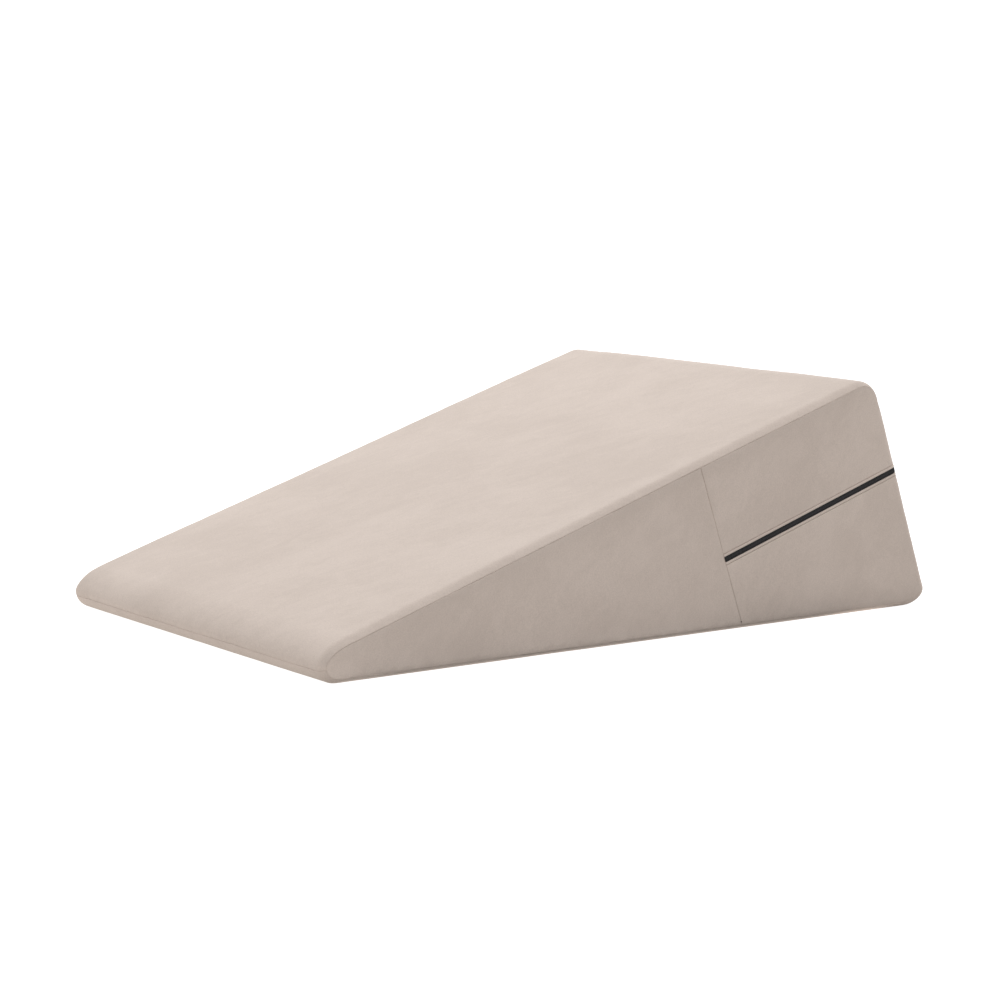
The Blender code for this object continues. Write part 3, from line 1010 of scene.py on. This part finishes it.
def suede_material(colours):
    """Short brushed nap: slow tones, long brush marks on the top, cloudy sides, a fibrous grain, and painted
    shade from the cover's points.
    """
    made, nodes = new_material("suede")
    panel = nodes.add("ShaderNodeAttribute", attribute_name="panel").outputs["Fac"]
    pressed = nodes.add("ShaderNodeAttribute", attribute_name="pressed").outputs["Fac"]
    apart = nodes.value("ShaderNodeCombineXYZ", {"X": panel, "Y": panel, "Z": panel})
    own = nodes.value("ShaderNodeVectorMath", {0: apart, 1: (1.7, 2.3, 1.1), 2: nodes.place()},
                      operation="MULTIPLY_ADD")
    on_side = nodes.calc("GREATER_THAN", panel, RIGHT_GUSSET - 0.5)
    along_top = streaked(nodes, own, (0.0, 0.0, -0.44), (1.0, 3.2, 1.0))
    along_side = streaked(nodes, own, (0.9, 0.0, 0.0), (1.0, 1.7, 1.0))
    brushed = nodes.add("ShaderNodeMix", {"Factor": on_side, 4: along_top, 5: along_side},
                        data_type="VECTOR").outputs[1]
    blotch = noise_of(nodes, own, 5.5, 4.0, 0.5, 0.8)
    stroke = noise_of(nodes, brushed, 42.0, 5.0, 0.62, 1.1)
    fibre = noise_of(nodes, brushed, 210.0, 3.0, 0.6, 0.5)
    grain = noise_of(nodes, own, 620.0, 3.0, 0.7)
    marks = nodes.calc("MULTIPLY_ADD", fibre, 0.45, nodes.calc("MULTIPLY_ADD", stroke, 0.75, blotch))
    ramp = nodes.spread(marks, 0.82, 1.38, interpolation_type="SMOOTHSTEP")
    nap = nodes.add("ShaderNodeMix", {"Factor": ramp, 6: rgba(colours.suede), 7: rgba(colours.nap)},
                    data_type="RGBA").outputs[2]
    # Painted shade: the cover up to 15 % darker where its points carry the painted shade weight
    shaded_nap = toned(nodes, nap, pressed, 1.0, 0.85)
    tinted = toned(nodes, shaded_nap, grain, 0.8, 1.2)
    bump = nodes.bump(nodes.calc("MULTIPLY_ADD", grain, 0.25, stroke), 0.35, 0.0006)
    finish_material(nodes, {"Base Color": tinted, "Normal": bump}, 0.2, Roughness=0.92,
                    Sheen_Weight=0.2, Sheen_Roughness=0.45, Sheen_Tint=(1.0, 0.95, 0.9, 1))
    return made


def thread_material(name, colour):
    """Twisted sewing thread."""
    made, nodes = new_material(name)
    twist = noise_of(nodes, nodes.place(), 2600.0)
    finish_material(nodes, {"Base Color": toned(nodes, colour, twist, 0.8, 1.15),
                            "Normal": nodes.bump(twist, 0.5, 0.0001)}, Roughness=0.7)
    return made


def tape_material(colours):
    """Black tape, woven in fine slanting ribs along its length."""
    made, nodes = new_material("zip_tape")
    weave = nodes.value("ShaderNodeUVMap", uv_map="weave")
    slant = nodes.value("ShaderNodeMapping", {"Vector": weave, "Rotation": (0.0, 0.0, 0.6)})
    ribs = nodes.add("ShaderNodeTexWave", {"Vector": slant, "Scale": 0.55, "Distortion": 0.8,
                                           "Detail Scale": 3.0}).outputs["Fac"]
    finish_material(nodes, {"Base Color": toned(nodes, colours.tape, ribs, 0.7, 1.6),
                            "Normal": nodes.bump(ribs, 0.6, 0.0001)},
                    0.4, Roughness=0.85, Sheen_Weight=0.08)
    return made


def coil_material(colours):
    """Satin nylon of the coil, slightly rubbed."""
    made, nodes = new_material("zip_coil")
    wear = noise_of(nodes, nodes.place(), 160.0, 3.0)
    finish_material(nodes, {"Base Color": toned(nodes, colours.coil, wear, 0.7, 1.5),
                            "Roughness": nodes.spread(wear, 0.0, 1.0, 0.4, 0.6)})
    return made


def metal_material(colours):
    """Dark lacquered metal of the slider and the pull, rubbed unevenly."""
    made, nodes = new_material("dark_metal")
    rub = noise_of(nodes, nodes.place(), 420.0, 4.0, 0.7)
    finish_material(nodes, {"Base Color": toned(nodes, colours.metal, rub, 0.75, 1.5),
                            "Roughness": nodes.spread(rub, 0.0, 1.0, 0.28, 0.45),
                            "Normal": nodes.bump(rub, 0.2, 0.00005)}, Metallic=0.9)
    return made


def plain_material(name, colour, glow):
    """Plain matt surface of the studio, with a little light of its own."""
    made, nodes = new_material(name)
    finish_material(nodes, {"Base Color": rgba(colour)}, 0.0, Roughness=1.0,
                    Emission_Color=(1, 1, 1, 1), Emission_Strength=glow)
    return made


def card_material(colours, stage):
    """Grey card below the pillow: painted shade close to its sides, with light under it and before its nose.
    """
    made, nodes = new_material("bounce_card")
    x, y = nodes.add("ShaderNodeSeparateXYZ", {0: nodes.place()}).outputs[:2]
    back = LENGTH / 2
    front = -back
    right = WIDTH / 2
    back_shade = 0.19
    shade_reach = 0.07
    darkest = 0.05
    beside = nodes.calc("SUBTRACT", nodes.calc("ABSOLUTE", x), right)
    behind = nodes.calc("SUBTRACT", y, back - back_shade)
    shade = nodes.spread(nodes.calc("MAXIMUM", beside, behind), 0.0, shade_reach, darkest)
    tint = nodes.value("ShaderNodeVectorMath", {0: colours.card, "Scale": shade}, operation="SCALE")
    glow = nodes.spread(y, front + 0.06, front - 0.02, 0.0, stage.front_glow)
    leftward = nodes.spread(x, -right, right, 1.14, 0.97)
    rightward = nodes.spread(x, right - 0.03, right + 0.03, 1.0, 0.55)
    near = nodes.spread(y, front - 0.14, front - 0.03, 0.42)
    fading = nodes.calc("MULTIPLY", nodes.calc("MULTIPLY", leftward, near), rightward)
    before = nodes.calc("MULTIPLY_ADD", y, -1.0, front + 0.02)
    after = nodes.calc("SUBTRACT", y, back - 0.06)
    outside = nodes.calc("MAXIMUM", beside, nodes.calc("MAXIMUM", before, after))
    under = nodes.spread(outside, 0.0, -0.01, 0.0, stage.under_glow)
    light = nodes.calc("MAXIMUM", nodes.calc("MULTIPLY", glow, fading), under)
    finish_material(nodes, {"Base Color": tint, "Emission Strength": light}, 0.0,
                    Roughness=1.0, Emission_Color=rgba(colours.bounce))
    return made


def add_piece(name, mesh, material, replaced=None):
    """A finished piece of the pillow, in the frame's single body."""
    made = new_object(name, mesh)
    mesh.materials.clear()
    mesh.materials.append(material)
    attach(made, "root")
    if replaced:
        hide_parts(replaced)
    return made


def settings():
    return bpy.context.scene.wedge_pillow


def set_wedge():
    """The wedge at its present settings."""
    own = settings()
    return Wedge(own.cover, own.zipper)


class WEDGE_OT_cover(bpy.types.Operator):
    """Build the filled cover, with its panels, rolled edges, seams and zip lips."""

    bl_idname = "wedge.cover"
    bl_label = "Cover"

    def execute(self, context):
        suede = suede_material(settings().colours)
        cover = add_piece("cushion_cover", cover_mesh(set_wedge()), suede, "cushion")
        return {"FINISHED"}


class WEDGE_OT_zip(bpy.types.Operator):
    """Build the zip's tape, coil, slider and pull."""

    bl_idname = "wedge.zip"
    bl_label = "Zip"

    def execute(self, context):
        own = settings()
        wedge = set_wedge()
        tape = [(-3.8, -1.0), (-3.1, -0.9), (-1.5, -0.85), (0.0, -0.85), (1.5, -0.85), (3.1, -0.9),
                (3.8, -1.0), (3.8, -1.6), (-3.8, -1.6)]
        add_piece("zip_tape_woven", strip_mesh("zip_tape", wedge, tape, 0.0015, 0.0004),
                  tape_material(own.colours), "zip_tape")
        wire = [(2.9, -0.2), (2.75, 0.2), (1.8, 0.42), (0.3, 0.42), (-0.5, 0.3), (-0.65, 0.0)]
        wire = [Vector((0.12 * y, y, z)) * MM for y, z in wire]
        tooth = tube_mesh("zip_tooth", wire, own.zipper.wire / 2)
        path = trimmed(zip_path(wedge, 0, -0.65 * MM), 0.001, 0.001)
        coil_look = coil_material(own.colours)
        coil = repeated("zip_teeth", [path], tooth, coil_look, own.zipper.tooth_pitch, alternate=math.pi)
        add_piece("zip_teeth", coil, coil_look, "zip_coil")
        metal = metal_material(own.colours)
        add_piece("zip_slider_body", slider_mesh(wedge), metal, "zip_slider")
        add_piece("zip_pull_tab", pull_mesh(wedge), metal, "zip_pull")
        return {"FINISHED"}


class WEDGE_OT_stitches(bpy.types.Operator):
    """Build the top stitching beside the zip, and the tied thread ends of the upright seams."""

    bl_idname = "wedge.stitches"
    bl_label = "Stitches"

    def execute(self, context):
        own = settings()
        sizes = own.zipper
        wedge = set_wedge()
        half = sizes.stitch_length / 2
        dip = sizes.thread * 0.8
        bend = [(-half, -dip), (-0.78 * half, 0), (0, 0.1 * MM), (0.78 * half, 0), (half, -dip)]
        stitch = tube_mesh("stitch", [Vector((x, 0, z)) for x, z in bend], sizes.thread / 2)
        paths = [trimmed(zip_path(wedge, across, -0.8 * MM), 0.002, 0.002)
                 for across in (-sizes.stitch_offset, sizes.stitch_offset)]
        look = thread_material("thread", own.colours.thread)
        stitches = repeated("zip_stitches", paths, stitch, look, sizes.stitch_pitch, jitter=0.07)
        add_piece("zip_stitches", stitches, look)
        knot_look = thread_material("knot_thread", own.colours.knot)
        add_piece("seam_ends", seam_end_mesh(wedge), knot_look)
        return {"FINISHED"}


class WEDGE_OT_stage(bpy.types.Operator):
    """Build the pale floor, the soft light and the camera."""

    bl_idname = "wedge.stage"
    bl_label = "Stage"

    def execute(self, context):
        own = settings()
        scene = context.scene
        scene.view_settings.view_transform = "Standard"
        floor_look = plain_material("studio_floor", own.colours.floor, own.stage.glow)
        floor = self.plane("studio_floor", FLOOR_HEIGHT, floor_look)
        floor.visible_diffuse = False
        floor.visible_glossy = False
        floor.visible_shadow = False
        card = self.plane("bounce_card", CARD_HEIGHT, card_material(own.colours, own.stage))
        card.visible_camera = False
        self.surroundings(scene, own.stage)
        light = bpy.data.lights.new("overhead", "AREA")
        light.shape = "DISK"
        light.size = 1.6
        light.energy = own.stage.overhead
        lamp = new_object("overhead", light)
        lamp.location = own.stage.lamp_place
        lamp.rotation_euler = (Vector((0, 0, 0.1)) - lamp.location).to_track_quat("-Z", "Y").to_euler()
        camera_data = bpy.data.cameras.new("camera")
        camera_data.sensor_width = 36
        camera_data.lens = own.stage.lens
        camera_data.clip_end = 100
        camera = new_object("camera", camera_data)
        camera.location = own.stage.camera_place
        camera.rotation_euler = (math.pi / 2 - own.stage.camera_drop, 0, own.stage.camera_turn)
        scene.camera = camera
        return {"FINISHED"}

    def plane(self, name, height, material):
        mesh = bpy.data.meshes.new(name)
        far = 60.0
        corners = [(-far, -far, height), (far, -far, height), (far, far, height), (-far, far, height)]
        mesh.from_pydata(corners, [], [(0, 1, 2, 3)])
        mesh.materials.append(material)
        made = new_object(name, mesh)
        return made

    def surroundings(self, scene, stage):
        """Pale room, brighter overhead, to the left and at the back, and white at the horizon."""
        world = bpy.data.worlds.new("studio")
        world.use_nodes = True
        nodes = NodeTree(world.node_tree)
        way = nodes.add("ShaderNodeTexCoord").outputs["Generated"]
        x, y, z = nodes.add("ShaderNodeSeparateXYZ", {0: way}).outputs
        rise = nodes.spread(z, 0.1, 0.9, stage.walls, stage.ceiling)
        sided = nodes.calc("MULTIPLY_ADD", x, -stage.left_share, rise)
        deep = nodes.calc("MULTIPLY_ADD", y, stage.back_share, sided)
        low = nodes.spread(z, 0.17, 0.2, 1.02, 0.0)
        strength = nodes.calc("MAXIMUM", deep, low)
        back = nodes.value("ShaderNodeBackground", {"Color": (1, 1, 1, 1), "Strength": strength})
        nodes.add("ShaderNodeOutputWorld", {"Surface": back})
        scene.world = world


class WedgePillow(bpy.types.PropertyGroup):
    """All settings of the pillow and its studio."""

    cover: PointerProperty(type=CoverSizes)
    zipper: PointerProperty(type=ZipSizes)
    colours: PointerProperty(type=Colours)
    stage: PointerProperty(type=StageSizes)


OPERATORS = (WEDGE_OT_cover, WEDGE_OT_zip, WEDGE_OT_stitches, WEDGE_OT_stage)


class WEDGE_PT_pillow(bpy.types.Panel):
    """Settings and pieces of the wedge pillow."""

    bl_label = "Wedge pillow"
    bl_space_type = "VIEW_3D"
    bl_region_type = "UI"
    bl_category = "Wedge pillow"

    def draw(self, context):
        for operator in OPERATORS:
            self.layout.operator(operator.bl_idname)
        for name in ("cover", "zipper", "colours", "stage"):
            group = getattr(settings(), name)
            box = self.layout.box()
            box.label(text=name.capitalize())
            for key in group.__annotations__:
                box.prop(group, key)


CLASSES = (CoverSizes, ZipSizes, Colours, StageSizes, WedgePillow, *OPERATORS, WEDGE_PT_pillow)


def register():
    for cls in CLASSES:
        bpy.utils.register_class(cls)
    bpy.types.Scene.wedge_pillow = PointerProperty(type=WedgePillow)


def unregister():
    del bpy.types.Scene.wedge_pillow
    for cls in reversed(CLASSES):
        bpy.utils.unregister_class(cls)


def main():
    register()
    for operator in OPERATORS:
        group, name = operator.bl_idname.split(".")
        getattr(getattr(bpy.ops, group), name)()


if __name__ == "__main__":
    main()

#####

- TO BE DONE: Which lines contain the word "replaced"? Return each of them.

- EXERCISE RESPONSE:
def add_piece(name, mesh, material, replaced=None):
    if replaced:
        hide_parts(replaced)